Likud has attempted to portray the Joint List and his more than 580,000 Arab and Jewish supporters as beyond the pale of Israeli politics, calling its members “supporters of terror” and citing their opposition to Zionism.
Both Netanyahu and Gantz have repeatedly spoken of winning a “Jewish majority” in the election, a deeply controversial notion that in spirit delegitimizes the votes of Arab citizens of Israel. However senior lawmakers from Blue & White met with their counterparts from the Joint List on Wednesday to discuss the possibility of the latter’s recommending Gantz as prime minister during consultations with President Reuven Rivlin tomorrow (Sunday, March 15). Gantz, the head of Blue & White, needs the support of the Joint List to show he has enough backing to form a government. Before the Corona crisis, Gantz had adamantly refused to join a government headed by Netanyahu as long as he is under indictment.
Next Tuesday, March 17, Netanyahu’s trial will commence in the Jerusalem District Court. Meanwhile, Gantz will continue his efforts to establish a minority government with the support of the Joint List.
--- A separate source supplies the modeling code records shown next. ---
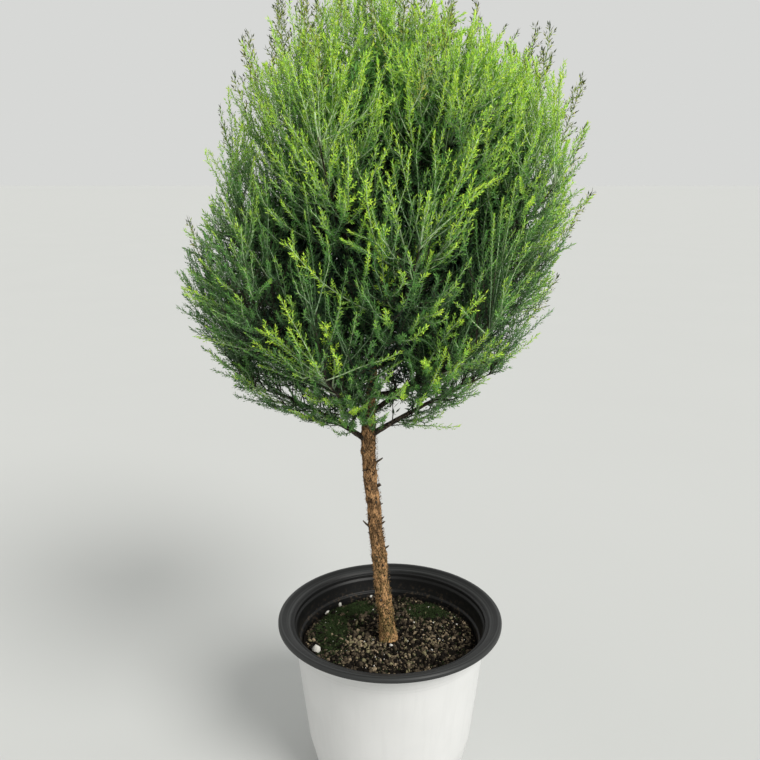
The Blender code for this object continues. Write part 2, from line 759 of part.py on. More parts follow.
def build_boughs(crown, collection, cutters):
    """The tapering limbs, cut to seat on the trunk, each ending where it enters its mass."""
    sheath = tube("trunk_sheath", crown.places, crown.radii + SEAT_GAP, cutters, None, resolution=2)
    mark_cutter(sheath)
    for number in range(LIMB_COUNT):
        name = f"bough_{number + 1:02d}"
        course = bend(*crown.limbs[number], np.linspace(0.0, bough_share(number), 4))
        radii = bough_radius(number) * np.linspace(1.0, BOUGH_TAPER, len(course))
        bark = plain_material(name + "_bark", BARK_COLOR, 0.85)
        bough = tube(name, course, radii, collection, bark, resolution=1)
        boolean(bough, "DIFFERENCE", operand=sheath)
        shade(bough)


def build_foliage(crown, collection):
    """Every mass, its needles a little yellower than those of the mass below."""
    for number in range(LIMB_COUNT + 1):
        height = number / LIMB_COUNT
        color = (1 - height) * np.array(LOW_LEAF_COLOR) + height * np.array(HIGH_LEAF_COLOR)
        needles = plain_material(f"foliage_{number + 1:02d}_needles", color, 0.6)
        build_mass(crown, number, collection, needles)


def main():
    clear_scene()
    parts = new_collection(PARTS)
    cutters = new_collection(CUTTERS)
    build_pot_wall(parts, cutters, plain_material("white_plastic", WALL_COLOR, 0.42))
    build_pot_liner(parts, plain_material("black_plastic", LINER_COLOR, 0.45))
    build_soil(parts, plain_material("potting_soil", SOIL_COLOR, 0.95))
    crown = Crown()
    build_trunk(crown, parts, plain_material("trunk_bark", BARK_COLOR, 0.85))
    build_boughs(crown, parts, cutters)
    build_foliage(crown, parts)


if __name__ == "__main__":
    main()
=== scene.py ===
"""Potted Conifer: the dressed model of a small conifer trained as a standard.

Laid out as an add-on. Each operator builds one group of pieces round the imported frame: the pot's
two shells, the soil with its grains and moss, the bark of the stem and limbs, the foliage, and the
stage. Lengths are metres, +Z is up and the origin is the middle of the pot's flat underside.

The crown grows by the same seeded rule as the solids: limbs leave the stem a golden angle apart and
aim at points that share the envelope's area, twigs leave each limb a golden angle apart, and every
twig bends towards the crown's direction of growth. Here each twig branches once more into plumes,
others fill the hollows between them, and the plumes carry side shoots and needles.
"""
import math
from functools import lru_cache
from itertools import product

import bpy
import numpy as np
from bpy.props import FloatProperty, FloatVectorProperty, IntProperty, PointerProperty
from bpy.types import Operator, Panel, PropertyGroup
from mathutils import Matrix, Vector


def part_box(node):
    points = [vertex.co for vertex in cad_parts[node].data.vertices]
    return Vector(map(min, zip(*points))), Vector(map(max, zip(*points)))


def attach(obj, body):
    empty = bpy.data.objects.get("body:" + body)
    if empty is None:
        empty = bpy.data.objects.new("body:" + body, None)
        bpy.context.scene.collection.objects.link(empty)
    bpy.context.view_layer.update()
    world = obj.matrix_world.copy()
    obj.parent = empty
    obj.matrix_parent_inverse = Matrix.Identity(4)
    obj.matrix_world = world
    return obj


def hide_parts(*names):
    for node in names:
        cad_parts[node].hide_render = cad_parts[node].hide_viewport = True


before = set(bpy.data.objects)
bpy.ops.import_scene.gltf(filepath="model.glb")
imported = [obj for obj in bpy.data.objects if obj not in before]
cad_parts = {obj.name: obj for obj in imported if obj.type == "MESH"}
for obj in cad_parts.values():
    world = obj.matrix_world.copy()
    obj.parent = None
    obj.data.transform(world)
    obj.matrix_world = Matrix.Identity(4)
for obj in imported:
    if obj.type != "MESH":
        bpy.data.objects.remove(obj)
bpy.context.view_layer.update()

bl_info = {
    "name": "Potted Conifer",
    "version": (1, 0, 0),
    "blender": (4, 5, 0),
    "location": "View3D > Sidebar > Conifer",
    "description": "Builds a feathery standard conifer in its nursery pot around the packed frame",
    "category": "Add Mesh",
}

BODY = "root"
TURN = 2 * math.pi
GOLDEN_ANGLE = math.radians(137.508)
UP = np.array([0.0, 0.0, 1.0])

# ---- Pot, as in the solids: depths are measured down from the rim
POT_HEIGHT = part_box("pot_liner")[1].z
RIM_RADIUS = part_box("pot_liner")[1].x
# The rim's outline, as insets from its radius and depths.
RIM_COURSE = (
    (0.0085, 0.0024), (0.0035, 0.0), (0.0013, 0.0), (0.0, 0.0012),
    (0.0, 0.0034), (0.0012, 0.0034),
)
LIP_THICKNESS = 0.0016
RIM_SHOULDER = 0.0006
RIM_INNER_DROP = 0.0075
# The outer wall's outline, as depths and radii.
WALL_COURSE = (
    (0.0040, 0.0700), (0.0115, 0.0690), (0.0120, 0.0684), (0.0900, 0.0595),
    (0.1137, 0.0538),
)
FOOT_TOP_RADIUS = 0.0508
FOOT_RADIUS = 0.0497
WALL_THICKNESS = 0.0013
LINER_THICKNESS = 0.0011
BASE_THICKNESS = 0.0018
LEDGE_DEPTH = 0.0165
LEDGE_WIDTH = 0.0014
LEDGE_SLOPE = 0.0009
SEAT_GAP = 0.0003
SLOT_COUNT = 8
SLOT_WIDTH = 0.007
SLOT_HEIGHT = 0.0048
SLOT_INNER_RADIUS = 0.041

# ---- Soil
SOIL_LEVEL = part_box("soil")[1].z
SOIL_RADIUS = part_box("soil")[1].x
SOIL_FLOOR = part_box("soil")[0].z
SOIL_HOLLOW = 0.0012
STEM_CLEARANCE = 0.0062       # no grain or moss lies nearer the middle
GROUND_SINK = 0.0012          # of the ground's mean under the soil's level
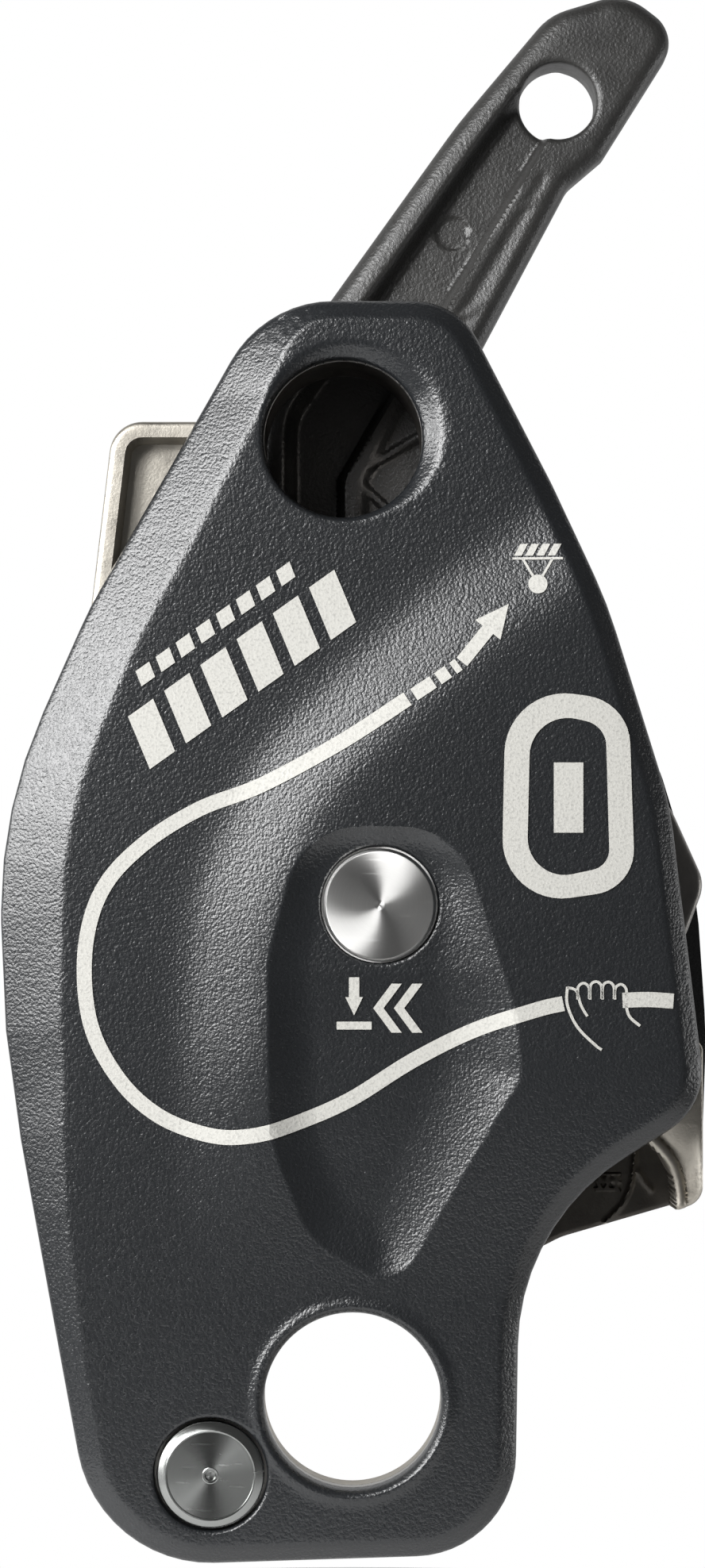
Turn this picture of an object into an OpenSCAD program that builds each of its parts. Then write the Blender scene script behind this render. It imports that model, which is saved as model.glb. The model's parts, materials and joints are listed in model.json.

However, such a possibility seems unlikely in the extreme: Opponents of the idea of a minority government headed by Gantz have risen from within his own party, and Gesher leader, Orly Levi-Abukasis, reshuffled the deck on Tuesday, March 10, when she announced that she opposes the formation of a minority government with the support of the Joint List. However, if Gantz should somehow successfully overcome all obstacles to form a minority government, all bets are off and Israel will be in desperate need of sentinels to avert the next political murder. (The assassination of Prime Minister Yitzah Rabin took place when he headed up such a minority government from 1992 to 1995 with support form Arab political parties. It was during this period that Israel signed the Oslo Accords with the Palestinian Liberation Organization.)
Last November Netanyahu became Israel’s first sitting prime minister to be placed in the docket by the justice system when Attorney General Avichai Mandelblit formally announced his intention to indict the PM in three separate cases that involved him for bribery, fraud and breach of trust. the indictments were only officially filed in January, when the Netanyahu dropped his bid for Knesset immunity. Netanyahu denies the charges and claims he is the victim of an attempted “political coup” involving the opposition, the Left, media, judges, the police, the media and state prosecutors.